AEDE PhD student Khyati Malik has been selected as a 2022 Sadie Collective research scholar in partnership with the Brookings Institution for her work on understanding the spread of Covid-19 within major U.S. cities. She is one of five scholars selected this year from a competitive pool of many applicants across the United States, receiving an award of $1,000 to accompany her selection. The Sadie Collective supports Black and other underrepresented women in economics and related fields through content creation, programing and mentorship. Malik recently presented her research at the SACE 2022 Research Reception to nearly 500 guests.
Malik’s research looks at the impact income and poverty has on the rate of Covid-19 infections within U.S. cities. She found that cities with high population densities had high transmission rates of the Covid-19 virus, making them hot beds of infection. She also found poorer households within these cities had less flexibility to stay at home and reduce human contact. While policies that reduce human contact (such as stay-at-home orders) may be helpful, Malik’s research highlights the importance of providing poorer households who do not have the ability to do so with alternatives such as flexible working hours.
As part of her research presentation experience, Malik was paired with an experienced macroeconomist, Dr. Claudia Sahm, who was generous with her time and feedback. Her mentor’s guidance helped Malik get more comfortable with acknowledging the important contributions of her work. “She told me I needed to go out there, present what I have done and be comfortable taking credit,” Malik said.
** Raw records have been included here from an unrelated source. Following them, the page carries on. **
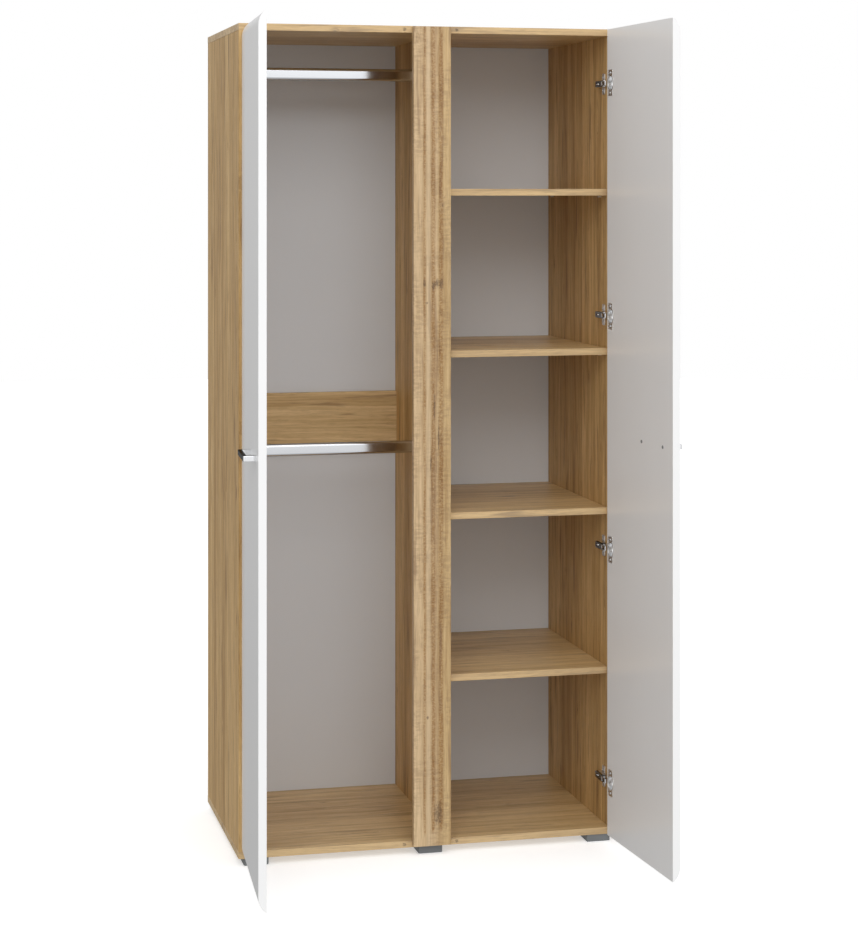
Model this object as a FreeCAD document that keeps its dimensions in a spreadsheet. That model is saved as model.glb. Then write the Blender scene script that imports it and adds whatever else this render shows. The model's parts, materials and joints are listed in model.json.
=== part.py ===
# Two-door wardrobe: an oak-decor carcass with a hanging bay on the left, a
# shelved bay on the right, a carved oak strip between the two white doors, and
# six flat plastic feet. Both doors stand open on concealed cup hinges.
#
# Frame: millimetres, +Z up, floor at z = 0. X runs from the left bay to the
# right bay with 0 at the carcass's middle. Y runs from the front to the back,
# with 0 halfway between the open doors' free edges and the back's nail heads.

import FreeCAD, Part
import math
import os
import Sketcher

from FreeCAD import Placement, Rotation, Vector

doc = FreeCAD.newDocument("wardrobe")
sheet = doc.addObject("Spreadsheet::Sheet", "dims")

# Driving dimensions in millimetres and degrees, one cell each.
SIZES = {
    # carcass
    "carcass_width": 912,
    "carcass_depth": 531,
    "carcass_height": 1933,
    "board": 16,
    "back_thickness": 3,
    "side_inset": 0.5,
    "back_edge_inset": 1,
    "back_seam": 1,
    # shelves
    "shelf_setback": 11,
    "shelf_play": 0.5,
    # carved strip between the doors
    "strip_width": 90,
    "strip_thickness": 19,
    "strip_bottom_gap": 5.5,
    "strip_top_gap": 1.5,
    "flute_radius": 14,
    "flute_depth": 1.6,
    "flute_pitch": 15,
    "strip_dowel_depth": 10,
    # feet
    "foot_height": 17,
    "foot_width": 58,
    "foot_length": 58,
    "foot_side_inset": 13,
    "foot_front_inset": 2,
    "foot_rear_inset": 20,
    "foot_corner": 3,
    "foot_recess_radius": 5,
    "foot_recess_depth": 7,
    # doors
    "door_thickness": 18,
    "door_gap": 2,
    "door_side_inset": 1,
    "door_strip_gap": 2.5,
    "door_end_drop": 31,
    "door_end_radius": 38,
    "open_angle": 93.6,
    # hinges
    "pivot_inset": 7.9,
    "pivot_front": 18,
    "hinge_end_inset": 130,
    "cup_inset": 22.5,
    "cup_radius": 17.5,
    "cup_depth": 13,
    "cup_wall": 1.2,
    "flange_thickness": 0.8,
    "flange_rim": 2,
    "flange_height": 63,
    "flange_width": 14,
    "cup_screw_spacing": 48,
    "plate_setback": 37,
    "plate_height": 51,
    "plate_width": 19,
    "plate_thickness": 2.5,
    "plate_screw_spacing": 32,
    "block_height": 8,
    "block_front": 24,
    "block_back": 64,
    "arm_rise": 6.5,
    "arm_width": 15,
    "arm_wall": 2,
    "arm_tip_setback": 0.5,
    "arm_cover_setback": 12,
    "link_inset": 26,
    "link_setback": 5,
    "link_length": 18,
    "link_open_angle": 100,
    "link_radius": 2,
    "link_pin_radius": 1.5,
    "link_eye_radius": 2.7,
    "link_height": 10,
    # handles
    "handle_span": 128,
    "handle_edge_inset": 58.5,
    "handle_projection": 28,
    "handle_bar": 9,
    "handle_height": 12,
    "handle_corner": 1,
    # hanging rails
    "rail_height": 30,
    "rail_width": 15,
    "rail_wall": 1.2,
    "upper_rail_drop": 87.5,
    "lower_rail_rise": 898,
    "bracket_base": 2.5,
    "bracket_rim": 3,
    "bracket_reach": 12,
    "bracket_ear": 10,
    # cross board behind the lower rail
    "back_rail_height": 150,
    "back_rail_rise": 864.5,
    # hardware
    "pin_radius": 2.5,
    "pin_depth": 8,
    "pin_reach": 8,
    "pin_end_inset": 50,
    "cam_radius": 7.5,
    "cam_depth": 12.5,
    "cam_setback": 34,
    "bolt_radius": 3,
    "bolt_depth": 11,
    "dowel_radius": 4,
    "dowel_depth": 11,
    "fitting_end_inset": 60,
    "dowel_offset": 32,
    "screw_radius": 1.75,
    "screw_head_radius": 3.5,
    "screw_head_height": 2,
    "screw_depth": 12,
    "handle_screw_radius": 2,
    "handle_screw_head": 4,
    "handle_screw_bite": 11,
    "nail_radius": 0.8,
    "nail_head_radius": 2.2,
    "nail_head_height": 0.7,
    "nail_depth": 14,
    "nail_end_inset": 90,
    "bumper_radius": 4,
    "bumper_height": 1.7,
    "bumper_inset": 18,
    # clearances
    "fit": 0.03,
    "slip": 0.2,
}
for row, (alias, size) in enumerate(SIZES.items(), start=1):
    sheet.set(f"A{row}", alias)
    sheet.set(f"B{row}", str(size))
    sheet.setAlias(f"B{row}", alias)
doc.recompute()

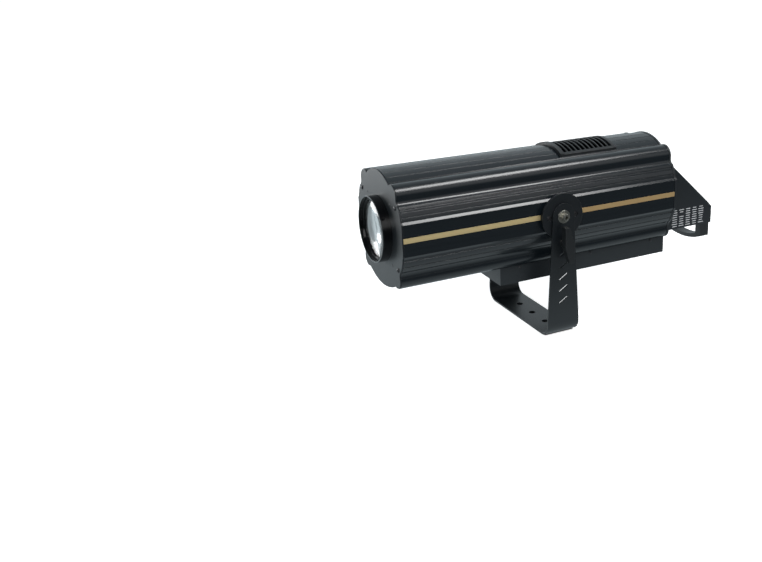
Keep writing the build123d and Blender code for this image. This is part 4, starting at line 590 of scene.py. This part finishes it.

Her advice to other underrepresented women in economics – “Being a student of mathematics, I believe in the laws of probability. The chance of winning is always close to zero. However, it is actually zero if you don’t apply for an opportunity. So take that first step,” Malik said.
In 2019, only about 8% of PhDs in economics were awarded to underrepresented women, women who often face additional barriers and challenges throughout their academic and professional careers. While there is still a long way for the profession to go in terms of gender equity, Malik has experienced a number of bright spots with both the Sadie Collective and the AEDE PhD program.
“Talking to other women about their struggles creates this common atmosphere where you can relate to each other and learn from those common experiences,” Malik said.
Prior to joining the AEDE PhD program, Malik worked in the banking and finance sector. She saw economics as a way to use her quantitative skills to make a difference in the world, and was accepted to six different PhD programs. What made her choose AEDE?
“The thing that stood out to me was how welcoming everyone was,” Malik said. “The professors, the staff – everyone is so supportive. Obviously, they are all super smart and that’s why they are here, but they value empathy and kindness as well.”
As Malik looks towards her future, she gravitates towards wanting to work in academia, which she feels allows for the creative freedom she craves in her work.
“It’s not about working on something that someone told you to. It’s your own work and you can take it in whatever direction you want to,” she said. “I would like to be the kind of professor my advisors (Dr. Elena Irwin and Dr. Sathya Gopalakrishnan) are.”